A simple flat front can sharpen a kitchen and make it feel more modern. A shaker-style door brings depth and a more timeless look, particularly in period homes or properties where you want warmth rather than a glossy showroom feel. Timber finishes add character in a way that printed surfaces rarely do, especially when grain and tone are selected with care.

This is also the point where details matter more than most people expect. Edges, proportions, hinge positions and drawer front alignment all affect the finished impression. A kitchen can have attractive doors on paper but still look wrong if the fitting lacks precision. Good craftsmanship is what turns an update into a finish that feels deliberate and well resolved.

Choosing materials for replacement kitchen cupboard doors

Materials should be chosen with daily use in mind, not just initial appearance. Kitchens deal with steam, heat, splashes and constant handling, so the door needs to look good while standing up to ordinary life.

Solid timber offers warmth, individuality and the sort of natural variation many homeowners actively want. It can work beautifully in both classic and contemporary kitchens, and it suits a bespoke approach because it can be shaped, finished and sized with far more care than off-the-shelf options. Reclaimed and sustainably sourced timber can also add depth of character that newer manufactured finishes struggle to replicate.

Painted timber is popular because it balances craftsmanship with flexibility. It gives you a softer, more tailored result than many factory-made doors, and it sits comfortably in homes where the kitchen needs to connect with the rest of the interior rather than look separate from it.

MDF-based painted doors can also be a sensible option in the right setting, particularly where a clean, smooth finish is the priority. The important point is not that one material is always best, but that the choice should reflect how the kitchen is used, the look you want, and the quality of manufacture behind it.

Bespoke versus standard sizes

This is where many kitchen updates either come together neatly or become an awkward compromise. Standard replacement doors can work if your kitchen units follow common sizes and everything has remained square over time. In reality, many homes are not that straightforward.

Older properties often have subtle inconsistencies. Walls move, floors dip, previous installers make adjustments, and cabinet spacing is not always as neat as expected. Bespoke doors solve those issues properly because they are made to fit the kitchen you actually have, not the kitchen an average size chart assumes.

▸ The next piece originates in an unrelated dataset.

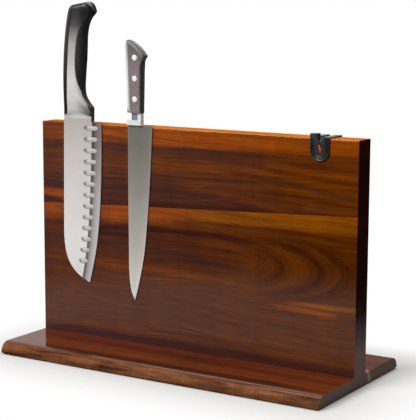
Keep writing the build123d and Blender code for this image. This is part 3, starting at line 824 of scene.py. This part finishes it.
# a node tree's result as a plain mesh, and the tree taken off again
def applyTree(piece, tree, values):
    modifier = piece.modifiers.new(tree.name, "NODES")
    modifier.node_group = tree
    labels = {item.name: item.identifier for item in tree.interface.items_tree if item.in_out == "INPUT"}
    for label, value in values.items():
        modifier[labels[label]] = value
    piece.data.calc_loop_triangles()
    graph = bpy.context.evaluated_depsgraph_get()
    graph.update()
    done = bpy.data.meshes.new_from_object(piece.evaluated_get(graph))
    piece.modifiers.clear()
    piece.data = done
    return piece


def shapeTree(name, inputs):
    shape = ("Geometry", "shape")
    return newTree(name, "GeometryNodeTree", [shape, *inputs], [shape])


def endTree(tree, shape, material, leave):
    whole = addNode(tree, "GeometryNodeRealizeInstances", {"Geometry": shape})
    done = addNode(tree, "GeometryNodeSetMaterial", {"Geometry": whole.outputs[0], "Material": material})
    feed(tree, leave[0], done.outputs[0])
    return tree


# joins a piece to its body, in place of the nodes that it stands for
def finish(piece, material, body, slotName, *nodes):
    if material:
        piece.data.materials.clear()
        piece.data.materials.append(material)
    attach(piece, body)
    if nodes:
        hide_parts(*nodes)


# rows of a blade: close together at the tip, then evenly up to the heel
def bladeHeights(facts):
    tip = facts["edge"][0][1]
    first, growth, count = facts["tipRows"]
    heights = [tip + facts["tipGap"]] + [tip + first * growth ** k for k in range(count)]
    while heights[-1] < facts["rowsEnd"]:
        heights.append(heights[-1] + facts["rowGap"])
    heights[-1] = facts["heel"]
    return heights


# a blade from rows of (place across, thickness, share of the grind)
def makeBlade(name, facts, rows):
    front, back = [[[(x, facts["mid"] + side * thick, z) for x, thick, over in row] for z, row in rows]
                   for side in (-1, 1)]
    return closedPlate(name, front, back, [[over for x, thick, over in row] for z, row in rows])


santoku = {
    "mid": -14.2, "half": 1.0,  # millimetres
    "spine": ((-165.1, 255.6), (-165.9, 200), (-166.5, 150), (-166.5, 125), (-164.8, 110), (-160.6, 98),
              (-153.5, 88.4), (-144.5, 81.3), (-137, 77.4), (-131.5, 75.2)),
    "edge": ((-131.5, 75.2), (-127.4, 91), (-123.6, 107), (-120.5, 124.3), (-117, 155), (-114.9, 192),
             (-114.0, 225), (-113.8, 255.0)),
    "tipGap": 0.02, "tipRows": (0.25, 1.09, 12), "rowGap": 0.55, "rowsEnd": 255.2, "heel": 255.4,
    "underHandle": (255.42, 256.4, 257.6, 259.0, 260.6), "underHandleEdge": -127.2,
    "step": -126.4, "stepTop": 249.0, "stepFall": 149.8, "stepLean": 6.0, "stepCurl": 5.2,
    "flatColumns": 34, "grindColumns": 22, "stepWide": 0.5, "stepDeep": 0.16, "grindDeep": 0.74,
    "cornerWide": 0.7, "cornerDeep": 0.3,
    "scallops": {"Count": 13, "Top": 249.1, "Pitch": 12.48, "Place": -127.0, "Lean": 6.5, "Curl": 6.0,
                 "Wide": 8.6, "Narrow": 5.4, "Tall": 2.55, "Depth": 0.4},
    "tones": ((75, tint(224, 218, 215)), (120, tint(228, 224, 221)), (190, tint(211, 205, 202)),
              (250, tint(186, 178, 172)), (262, tint(176, 168, 162))),
    "grindShading": ((0.0, grey(255)), (0.02, tint(100, 96, 98)), (0.2, tint(128, 124, 126)),
                   (0.45, tint(190, 187, 190)), (0.9, tint(222, 220, 222)), (1.0, tint(180, 176, 178))),
    "hollowTones": ((0.0, tint(118, 112, 108)), (0.25, tint(178, 172, 167)), (0.6, tint(206, 201, 196)),
                    (0.95, tint(238, 235, 232))),
    "upperShade": tint(188, 184, 184), "wallShadeTone": tint(96, 90, 88),
}


# the line where the flat side steps down to the ground edge
def stepLine(z):
    fall = (santoku["stepTop"] - z) / santoku["stepFall"]
    return santoku["step"] - santoku["stepLean"] * fall - santoku["stepCurl"] * max(fall, 0) ** 4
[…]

That matters for more than appearance. A correct fit helps doors open cleanly, sit evenly and wear better over time. It also avoids the frustration of visible gaps, rubbing edges and filler pieces that draw attention for the wrong reasons. For homeowners who care about finish, bespoke joinery is not a luxury extra. It is often the reason the result looks right.

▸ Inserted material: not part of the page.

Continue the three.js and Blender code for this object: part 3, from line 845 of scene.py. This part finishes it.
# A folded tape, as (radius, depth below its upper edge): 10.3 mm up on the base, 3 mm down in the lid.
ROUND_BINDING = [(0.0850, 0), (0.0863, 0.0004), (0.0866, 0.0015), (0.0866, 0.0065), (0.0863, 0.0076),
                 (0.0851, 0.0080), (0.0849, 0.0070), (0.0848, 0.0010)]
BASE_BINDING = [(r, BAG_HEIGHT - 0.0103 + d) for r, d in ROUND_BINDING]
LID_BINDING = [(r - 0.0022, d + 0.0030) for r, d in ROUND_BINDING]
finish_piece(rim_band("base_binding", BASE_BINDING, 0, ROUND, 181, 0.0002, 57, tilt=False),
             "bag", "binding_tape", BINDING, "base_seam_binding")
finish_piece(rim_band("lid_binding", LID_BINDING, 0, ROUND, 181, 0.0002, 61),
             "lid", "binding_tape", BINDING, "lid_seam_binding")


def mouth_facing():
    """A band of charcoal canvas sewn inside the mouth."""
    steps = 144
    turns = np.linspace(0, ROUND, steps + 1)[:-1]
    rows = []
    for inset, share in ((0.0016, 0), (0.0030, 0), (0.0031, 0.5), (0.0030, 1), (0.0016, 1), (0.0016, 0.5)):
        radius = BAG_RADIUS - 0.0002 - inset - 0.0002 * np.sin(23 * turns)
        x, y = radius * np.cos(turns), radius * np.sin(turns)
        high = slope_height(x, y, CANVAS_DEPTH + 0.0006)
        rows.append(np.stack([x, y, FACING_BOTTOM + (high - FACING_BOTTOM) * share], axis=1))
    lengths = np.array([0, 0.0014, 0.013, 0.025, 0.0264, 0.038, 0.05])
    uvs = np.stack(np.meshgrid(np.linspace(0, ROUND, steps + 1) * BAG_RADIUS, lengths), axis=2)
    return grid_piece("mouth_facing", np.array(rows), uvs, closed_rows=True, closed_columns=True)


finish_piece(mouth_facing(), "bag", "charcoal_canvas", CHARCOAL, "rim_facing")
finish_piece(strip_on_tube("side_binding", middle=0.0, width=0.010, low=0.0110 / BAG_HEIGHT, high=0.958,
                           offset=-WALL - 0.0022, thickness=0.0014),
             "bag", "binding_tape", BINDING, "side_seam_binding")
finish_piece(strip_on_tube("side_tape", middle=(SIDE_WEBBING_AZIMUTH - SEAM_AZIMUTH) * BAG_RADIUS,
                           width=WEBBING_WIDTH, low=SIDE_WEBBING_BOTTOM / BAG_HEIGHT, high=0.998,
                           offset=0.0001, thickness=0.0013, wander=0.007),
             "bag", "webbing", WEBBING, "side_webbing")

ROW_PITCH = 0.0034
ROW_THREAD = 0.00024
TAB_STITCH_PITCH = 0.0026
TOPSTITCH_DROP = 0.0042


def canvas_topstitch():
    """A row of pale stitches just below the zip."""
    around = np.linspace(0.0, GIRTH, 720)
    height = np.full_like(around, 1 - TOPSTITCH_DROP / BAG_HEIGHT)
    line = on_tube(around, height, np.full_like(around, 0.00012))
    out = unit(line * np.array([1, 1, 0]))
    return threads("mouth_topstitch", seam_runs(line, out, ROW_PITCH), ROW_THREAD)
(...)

The details that pull the whole kitchen together

Replacement doors rarely work in isolation. Handles, hinges, plinths, end panels and cornices all contribute to the final look, even if they are less obvious at first glance. If the new fronts are elegant but the surrounding details are worn or mismatched, the kitchen can still feel unfinished.

Hardware is a good example. A door style may lean classic, pared-back or more architectural, and the handle should support that. The feel in the hand matters too. Kitchens are touched constantly, so practical comfort counts just as much as visual style.

Colour should also be considered in the context of the room, not just the doors alone. Worktops, flooring, wall paint and natural light all influence how a finish reads. A tone that looks crisp in one kitchen can feel cold in another. This is where experienced guidance becomes valuable, particularly if you want the kitchen to feel settled and considered rather than newly patched.

Fitting matters as much as the doors themselves

Well-made doors deserve careful installation. Measuring, hinge placement, alignment and final adjustment all play a part in whether the finished kitchen feels refined. Even a small inconsistency becomes noticeable when repeated across a run of cabinets.

Professional fitting also helps avoid common problems such as doors catching, uneven reveals, poor closing action and misaligned drawer fronts. These are the details that separate a quick cosmetic change from a proper piece of joinery work.

For many homeowners, there is also peace of mind in having the measuring, manufacturing and fitting handled together. It creates accountability from start to finish and reduces the risk of one stage undoing another. That joined-up approach is a big part of why bespoke updates tend to age better.

Is it worth updating a kitchen this way?

If the cabinet structure is sound and the layout still suits your life, yes, it often is. Replacement kitchen cupboard doors can refresh the heart of the home with far less upheaval than starting from scratch. They can also preserve elements of a kitchen that are still doing their job perfectly well.

The value is not only visual. A kitchen that feels well cared for changes how the room is used. People spend longer in it, enjoy it more, and stop noticing the little signs of wear that had gradually become irritating. Done well, the update feels less like a stopgap and more like a thoughtful improvement.

That said, the outcome depends on judgement. The existing units need to be worth keeping. The design choices need to suit the house. And the workmanship needs to be consistent from first measurement to final adjustment. At Sosa Joinery, that is exactly the kind of careful, hands-on work we value – creating pieces that fit properly, look beautiful and earn their place in the home.

If your kitchen feels tired but not beyond saving, new doors may be all it takes to bring it back into balance – with better proportions, better materials and a finish that feels made for your space rather than borrowed from somewhere else.